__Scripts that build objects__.
-=-=-

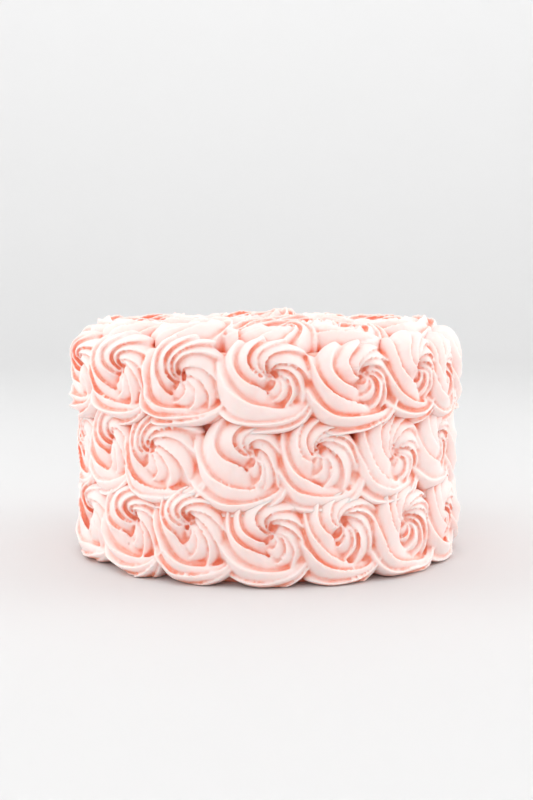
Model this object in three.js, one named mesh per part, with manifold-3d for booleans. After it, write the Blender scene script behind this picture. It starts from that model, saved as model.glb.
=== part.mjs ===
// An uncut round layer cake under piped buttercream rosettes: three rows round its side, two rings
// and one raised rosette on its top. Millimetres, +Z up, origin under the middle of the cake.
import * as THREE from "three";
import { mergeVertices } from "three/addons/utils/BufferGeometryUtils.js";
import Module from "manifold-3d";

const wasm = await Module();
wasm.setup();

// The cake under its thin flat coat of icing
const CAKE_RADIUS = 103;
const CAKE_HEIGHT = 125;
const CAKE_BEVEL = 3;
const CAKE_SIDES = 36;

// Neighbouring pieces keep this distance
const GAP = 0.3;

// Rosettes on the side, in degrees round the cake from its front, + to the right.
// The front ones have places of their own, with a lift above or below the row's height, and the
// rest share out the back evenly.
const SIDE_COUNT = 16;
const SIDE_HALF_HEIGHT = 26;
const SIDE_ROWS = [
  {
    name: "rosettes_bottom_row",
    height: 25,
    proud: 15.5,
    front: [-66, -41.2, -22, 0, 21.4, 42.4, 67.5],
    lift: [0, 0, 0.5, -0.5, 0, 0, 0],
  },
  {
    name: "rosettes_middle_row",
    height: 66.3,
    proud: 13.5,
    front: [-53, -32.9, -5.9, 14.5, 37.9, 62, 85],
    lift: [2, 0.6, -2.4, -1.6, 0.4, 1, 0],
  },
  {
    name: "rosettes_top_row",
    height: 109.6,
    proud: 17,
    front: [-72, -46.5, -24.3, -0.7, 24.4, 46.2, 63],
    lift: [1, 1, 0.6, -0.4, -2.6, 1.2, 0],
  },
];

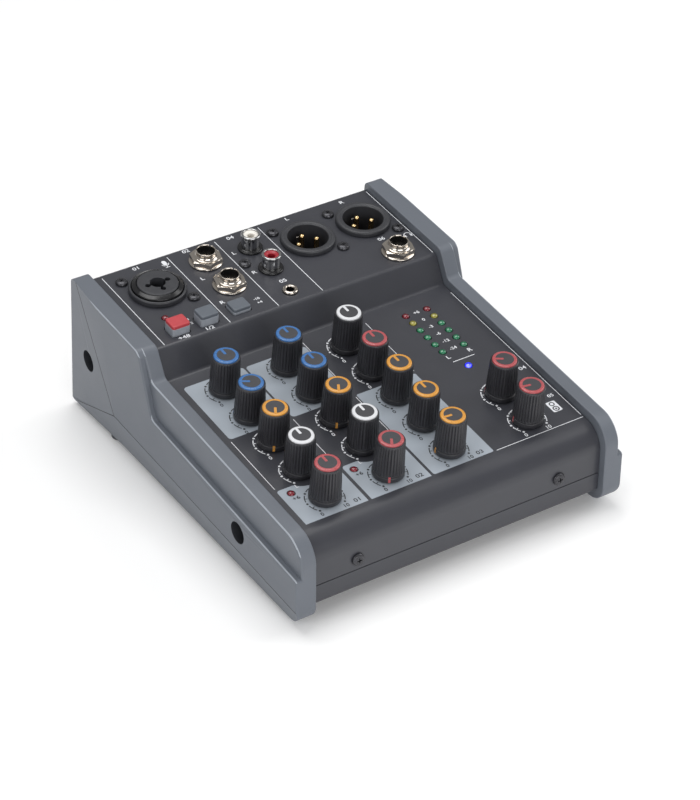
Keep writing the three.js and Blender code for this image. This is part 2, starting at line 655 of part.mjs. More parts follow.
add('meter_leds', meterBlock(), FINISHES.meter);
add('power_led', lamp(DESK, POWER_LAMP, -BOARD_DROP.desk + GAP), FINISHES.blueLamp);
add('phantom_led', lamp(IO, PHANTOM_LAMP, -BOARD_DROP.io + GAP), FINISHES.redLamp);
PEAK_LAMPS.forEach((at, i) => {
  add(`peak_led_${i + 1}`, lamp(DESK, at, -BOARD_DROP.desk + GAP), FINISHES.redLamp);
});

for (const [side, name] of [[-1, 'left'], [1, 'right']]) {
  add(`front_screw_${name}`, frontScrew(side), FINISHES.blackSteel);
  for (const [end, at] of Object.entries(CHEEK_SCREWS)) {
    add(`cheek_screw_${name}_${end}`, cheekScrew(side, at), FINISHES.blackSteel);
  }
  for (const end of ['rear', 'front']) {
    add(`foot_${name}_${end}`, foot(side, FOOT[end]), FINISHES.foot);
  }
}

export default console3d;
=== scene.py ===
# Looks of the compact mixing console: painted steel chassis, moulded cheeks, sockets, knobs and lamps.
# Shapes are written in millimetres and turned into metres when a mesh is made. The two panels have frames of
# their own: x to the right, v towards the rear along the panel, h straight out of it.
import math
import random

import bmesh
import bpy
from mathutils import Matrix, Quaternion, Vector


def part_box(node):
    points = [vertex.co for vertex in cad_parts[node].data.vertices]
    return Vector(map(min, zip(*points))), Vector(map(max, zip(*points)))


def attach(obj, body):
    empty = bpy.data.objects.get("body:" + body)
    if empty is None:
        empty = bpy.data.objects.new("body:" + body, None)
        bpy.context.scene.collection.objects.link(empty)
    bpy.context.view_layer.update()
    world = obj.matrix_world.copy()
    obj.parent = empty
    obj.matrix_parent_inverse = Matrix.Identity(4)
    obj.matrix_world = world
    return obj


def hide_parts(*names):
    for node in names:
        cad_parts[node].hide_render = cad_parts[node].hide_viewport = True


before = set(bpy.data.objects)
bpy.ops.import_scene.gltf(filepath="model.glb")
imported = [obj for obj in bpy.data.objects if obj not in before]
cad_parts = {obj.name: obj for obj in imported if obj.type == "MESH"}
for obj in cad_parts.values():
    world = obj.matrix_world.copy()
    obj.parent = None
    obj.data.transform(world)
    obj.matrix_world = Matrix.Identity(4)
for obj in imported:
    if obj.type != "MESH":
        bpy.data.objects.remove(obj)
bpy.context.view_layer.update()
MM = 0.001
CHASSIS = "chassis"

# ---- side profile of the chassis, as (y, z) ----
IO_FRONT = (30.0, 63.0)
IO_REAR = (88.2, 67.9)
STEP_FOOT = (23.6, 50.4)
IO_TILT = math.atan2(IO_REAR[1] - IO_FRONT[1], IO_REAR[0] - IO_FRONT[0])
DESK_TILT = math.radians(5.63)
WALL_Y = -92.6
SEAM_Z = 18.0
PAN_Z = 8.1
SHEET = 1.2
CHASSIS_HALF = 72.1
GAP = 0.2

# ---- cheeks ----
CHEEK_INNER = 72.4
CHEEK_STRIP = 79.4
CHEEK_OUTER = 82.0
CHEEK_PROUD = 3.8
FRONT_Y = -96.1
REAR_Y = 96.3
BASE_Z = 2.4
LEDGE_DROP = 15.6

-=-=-

__What is needed__. Exactly reproduce the lines that run from the line bearing "for (const [side, name]" through the line bearing "bpy.context.scene.collection.objects.link(empty)", with both end lines included.

__Answer for this exercise__.
for (const [side, name] of [[-1, 'left'], [1, 'right']]) {
  add(`front_screw_${name}`, frontScrew(side), FINISHES.blackSteel);
  for (const [end, at] of Object.entries(CHEEK_SCREWS)) {
    add(`cheek_screw_${name}_${end}`, cheekScrew(side, at), FINISHES.blackSteel);
  }
  for (const end of ['rear', 'front']) {
    add(`foot_${name}_${end}`, foot(side, FOOT[end]), FINISHES.foot);
  }
}

export default console3d;
=== scene.py ===
# Looks of the compact mixing console: painted steel chassis, moulded cheeks, sockets, knobs and lamps.
# Shapes are written in millimetres and turned into metres when a mesh is made. The two panels have frames of
# their own: x to the right, v towards the rear along the panel, h straight out of it.
import math
import random

import bmesh
import bpy
from mathutils import Matrix, Quaternion, Vector


def part_box(node):
    points = [vertex.co for vertex in cad_parts[node].data.vertices]
    return Vector(map(min, zip(*points))), Vector(map(max, zip(*points)))


def attach(obj, body):
    empty = bpy.data.objects.get("body:" + body)
    if empty is None:
        empty = bpy.data.objects.new("body:" + body, None)
        bpy.context.scene.collection.objects.link(empty)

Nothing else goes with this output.